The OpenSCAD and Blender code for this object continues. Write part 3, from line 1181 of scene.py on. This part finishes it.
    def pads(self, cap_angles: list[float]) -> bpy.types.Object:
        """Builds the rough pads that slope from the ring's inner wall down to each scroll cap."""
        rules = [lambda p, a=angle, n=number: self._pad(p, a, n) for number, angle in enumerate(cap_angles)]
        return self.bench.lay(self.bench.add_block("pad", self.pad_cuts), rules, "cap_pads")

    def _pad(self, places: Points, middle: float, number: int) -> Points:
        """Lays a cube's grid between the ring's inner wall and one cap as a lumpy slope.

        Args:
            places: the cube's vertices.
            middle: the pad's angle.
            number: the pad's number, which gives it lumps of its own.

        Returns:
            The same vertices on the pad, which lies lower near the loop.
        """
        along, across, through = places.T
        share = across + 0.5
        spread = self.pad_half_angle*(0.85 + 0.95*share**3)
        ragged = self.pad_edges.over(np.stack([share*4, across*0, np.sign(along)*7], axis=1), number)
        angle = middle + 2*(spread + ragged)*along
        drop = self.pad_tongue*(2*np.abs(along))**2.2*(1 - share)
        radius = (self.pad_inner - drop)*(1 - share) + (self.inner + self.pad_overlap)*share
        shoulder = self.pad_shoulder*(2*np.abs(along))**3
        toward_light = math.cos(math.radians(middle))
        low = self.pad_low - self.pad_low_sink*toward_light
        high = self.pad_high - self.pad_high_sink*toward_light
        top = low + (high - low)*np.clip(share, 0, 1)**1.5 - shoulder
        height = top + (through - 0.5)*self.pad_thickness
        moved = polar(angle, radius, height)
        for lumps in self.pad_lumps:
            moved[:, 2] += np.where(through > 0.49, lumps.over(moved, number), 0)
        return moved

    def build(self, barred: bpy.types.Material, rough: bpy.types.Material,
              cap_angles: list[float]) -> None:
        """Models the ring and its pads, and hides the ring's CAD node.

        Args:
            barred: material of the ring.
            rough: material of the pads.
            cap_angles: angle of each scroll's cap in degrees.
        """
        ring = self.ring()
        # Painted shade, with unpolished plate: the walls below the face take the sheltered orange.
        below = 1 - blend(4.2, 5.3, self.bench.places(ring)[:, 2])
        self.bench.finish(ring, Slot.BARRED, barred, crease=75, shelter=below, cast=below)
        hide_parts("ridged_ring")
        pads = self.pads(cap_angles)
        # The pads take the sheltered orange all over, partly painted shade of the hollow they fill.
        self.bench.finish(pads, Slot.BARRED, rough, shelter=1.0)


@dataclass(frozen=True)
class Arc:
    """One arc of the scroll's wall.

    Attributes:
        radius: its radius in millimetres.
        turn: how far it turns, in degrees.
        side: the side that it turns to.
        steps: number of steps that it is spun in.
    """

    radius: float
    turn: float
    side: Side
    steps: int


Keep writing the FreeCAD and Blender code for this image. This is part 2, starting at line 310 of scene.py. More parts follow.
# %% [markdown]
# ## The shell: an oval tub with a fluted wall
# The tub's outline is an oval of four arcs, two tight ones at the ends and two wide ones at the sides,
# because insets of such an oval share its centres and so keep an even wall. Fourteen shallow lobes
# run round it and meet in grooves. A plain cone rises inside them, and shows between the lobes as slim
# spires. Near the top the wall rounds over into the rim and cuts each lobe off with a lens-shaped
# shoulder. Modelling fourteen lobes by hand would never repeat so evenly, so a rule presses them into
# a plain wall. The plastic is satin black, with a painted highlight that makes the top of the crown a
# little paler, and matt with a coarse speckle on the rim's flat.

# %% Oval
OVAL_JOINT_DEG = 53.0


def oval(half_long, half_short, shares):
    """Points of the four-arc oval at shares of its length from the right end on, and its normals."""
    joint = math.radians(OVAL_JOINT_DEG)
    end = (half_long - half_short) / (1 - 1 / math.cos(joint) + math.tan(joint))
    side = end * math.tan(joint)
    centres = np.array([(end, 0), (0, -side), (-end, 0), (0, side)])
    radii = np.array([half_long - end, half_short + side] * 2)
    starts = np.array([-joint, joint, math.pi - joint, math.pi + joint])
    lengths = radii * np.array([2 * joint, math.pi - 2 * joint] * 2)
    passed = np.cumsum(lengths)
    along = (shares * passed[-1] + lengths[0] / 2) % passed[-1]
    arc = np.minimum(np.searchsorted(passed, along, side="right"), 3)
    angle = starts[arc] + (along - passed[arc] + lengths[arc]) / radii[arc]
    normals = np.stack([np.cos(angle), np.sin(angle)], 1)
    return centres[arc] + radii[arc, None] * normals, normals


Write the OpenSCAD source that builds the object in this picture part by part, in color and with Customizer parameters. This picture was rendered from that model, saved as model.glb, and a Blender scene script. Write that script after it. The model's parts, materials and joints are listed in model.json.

··········

### SET EXERCISE
Your output shall consist solely of the lines from the line with "Keep writing the" to the line with "OVAL_JOINT_DEG = 53.0", reproduced exactly, both ends included.

### EXERCISE RESPONSE
Keep writing the FreeCAD and Blender code for this image. This is part 2, starting at line 310 of scene.py. More parts follow.
# %% [markdown]
# ## The shell: an oval tub with a fluted wall
# The tub's outline is an oval of four arcs, two tight ones at the ends and two wide ones at the sides,
# because insets of such an oval share its centres and so keep an even wall. Fourteen shallow lobes
# run round it and meet in grooves. A plain cone rises inside them, and shows between the lobes as slim
# spires. Near the top the wall rounds over into the rim and cuts each lobe off with a lens-shaped
# shoulder. Modelling fourteen lobes by hand would never repeat so evenly, so a rule presses them into
# a plain wall. The plastic is satin black, with a painted highlight that makes the top of the crown a
# little paler, and matt with a coarse speckle on the rim's flat.

# %% Oval
OVAL_JOINT_DEG = 53.0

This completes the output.